Fish fry proves popular once again

The 32-annual Manitou fish fry began with the unveiling of a plaque designating heritage status to the mounds and ended with some 1,000 people lining up to devour almost 400 pounds of walleye and 40 pounds of smoked sturgeon.
An assembly line of volunteers battered the fish, tossed the salads, and cooked the potatoes.
“We put money aside for this every year,” said Rainy River First Nations Chief Gary Medicine, when asked about the expense of staging such an event.
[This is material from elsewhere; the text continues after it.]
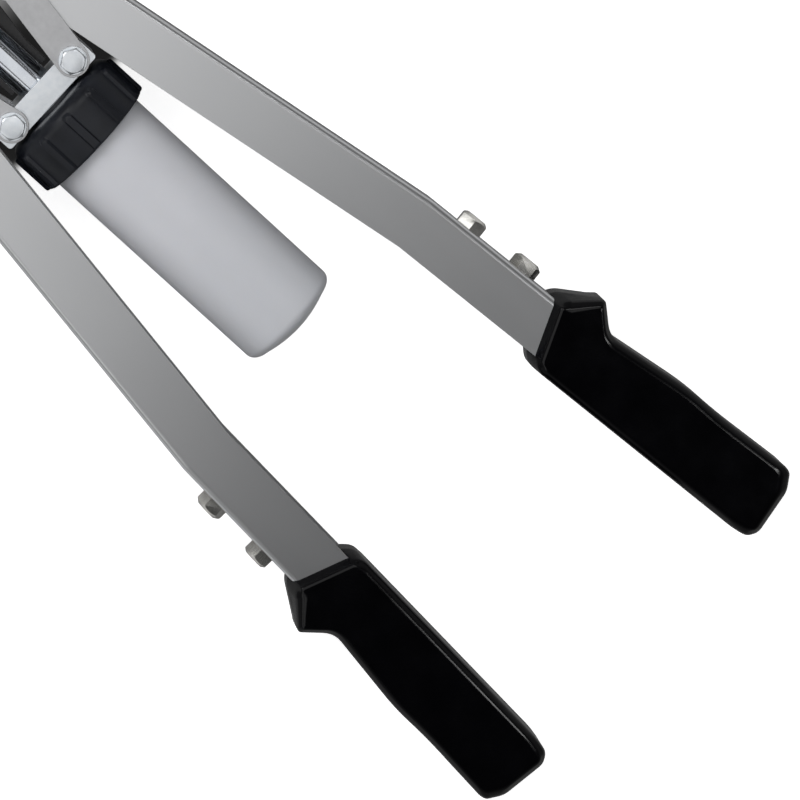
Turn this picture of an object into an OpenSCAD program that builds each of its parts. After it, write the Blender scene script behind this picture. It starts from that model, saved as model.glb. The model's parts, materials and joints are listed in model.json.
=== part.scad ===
// Lever hand riveter with two long arms, a pull tube and a bottle for spent mandrels.
// Millimetres. The origin is the mouth of the nosepiece, +X points out of the nose,
// the tool lies flat and every arm pivot is parallel to Z. The arms are closed.

/* [Head] */
// Distance from the nosepiece's mouth back to the arm pivots
pivot_back = 62; // [58:0.5:70]
// Distance of each arm pivot from the tool's axis
pivot_off = 13.5; // [13.2:0.1:15]
// Diameter of the arm pivot bolts
pivot_bolt_d = 8; // [6:0.5:8]
// Height of the head body between the arm plates
body_h = 18.8; // [18.4:0.1:22]
// Radius of the rounded lug round each arm pivot
lug_r = 8.5; // [7.5:0.1:9]
// Diameter of the head body's front barrel
barrel_d = 27; // [24:0.5:30]
// Length of the front barrel ahead of the lugs
barrel_len = 13; // [12:0.5:16]
// Diameter of the rear guide boss
rear_boss_d = 21; // [20:0.5:23]
// Length of the rear guide boss behind the lugs
rear_boss_len = 9; // [5:0.5:12]
// Outer diameter of the nose sleeve
sleeve_d = 20; // [19.5:0.5:22]
// How deep the nose sleeve is screwed into the barrel
sleeve_grip = 10; // [8:0.5:11]
// Thickness of the nose sleeve's front wall
sleeve_wall_front = 6; // [5:0.5:8]
// Width across the flats of the lock ring
ring_af = 26; // [25:0.5:30]
// Length of the lock ring
ring_len = 7; // [5:0.5:9]
// Thickness of the guide plate under the pull tube
plate_t = 2.5; // [2:0.1:3]
// Half width of the guide plate's rear end
plate_rear_half = 11; // [9:0.1:11.2]

/* [Nosepieces] */
// Width across the flats of a nosepiece's head
nose_af = 12; // [11:0.1:13]
// Length of a nosepiece's head
nose_head = 6; // [5:0.1:8]
// Thread diameter of a nosepiece
nose_thread_d = 9; // [8.5:0.1:9.5]
// Thread length of a nosepiece
nose_thread_len = 7; // [5:0.1:9]
// Bore of the nosepiece in use
nose_bore = 4.1; // [3.8:0.1:4.4]
// Bores of the four stored nosepieces
spare_bores = [3.6, 3.1, 2.7, 2.3];
// How far each stored nosepiece is turned when its thread is tight
spare_turns = [4, 30, 28, 14];

/* [Pull tube and jaws] */
// Outer diameter of the pull tube
tube_d = 16; // [15.5:0.1:16.2]
// Bore of the pull tube
tube_bore = 10; // [9:0.1:11]
// Length of the jaw case on the tube's front end
case_len = 26; // [24:0.5:30]
// Length of the three jaws
jaw_len = 14; // [12:0.5:15]
// Radius of the jaws' thin front end
jaw_r_front = 3.9; // [3.5:0.1:4.1]
// Radius of the jaws' thick rear end
jaw_r_rear = 6.1; // [5.8:0.1:6.1]
// Gap that the closed jaws leave round the axis
jaw_bore = 1.1; // [0.8:0.1:1.4]
// Length of the jaw pusher
pusher_len = 7; // [5:0.5:8]
// Wire diameter of the jaw spring
spring_wire = 1.2; // [0.8:0.1:1.3]
// Turns of the jaw spring
spring_turns = 7; // [5:1:9]

/* [Linkage] */
// Distance from an arm pivot to the link bolt on the same arm
crank_len = 18; // [17.6:0.1:18.4]
// Angle of that line from straight back, with the arms closed
crank_angle = 61.4; // [59:0.1:63]
// Length of a link between its two bolts
link_len = 58.2; // [57:0.1:60]
// Width of a link
link_w = 14.5; // [13:0.1:14.8]
// Thickness of a link
link_t = 3; // [2.5:0.1:4]
// Diameter of the yoke bolts and link bolts
link_bolt_d = 6; // [5:0.5:6]
// Width across the flats of their heads
link_bolt_af = 10; // [9:0.5:10.5]
// Diameter of their washers
link_washer_d = 12.4; // [11.6:0.1:13.4]
// Thickness of every washer
washer_t = 1.2; // [1:0.1:1.6]
// How far every bolt stands out of its nut
bolt_tail = 1.3; // [0.5:0.1:2]
// Radial clearance where the closed linkage is opened
open_clear = 1; // [0.9:0.05:1.2]
// Angle that each arm opens
open_angle = 40; // [38:1:40]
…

Hundreds of vehicles lined the road to the Kay-Nah-Chi-Wah-Nung Historical Centre, and golf carts were kept busy going to and from the parking lot to the giant tent by the roundhouse.
Representatives from First Nation communities across Ontario, Manitoba, and Minnesota were on hand for the meal, which was blessed by band elder Annie Wilson.
Local MP Robert Nault, the minister of Indian and Northern Development, Treaty #3 Grand Chief Leon Jourdain, Rainy River Mayor Gord Prost, and Chapple Reeve Bill Clink also attended.
After complimenting Rainy River First Nations on the plaque, Reeve Clink added, “I would like to commend the First Nation for one other thing—they sure make a good fish fry!”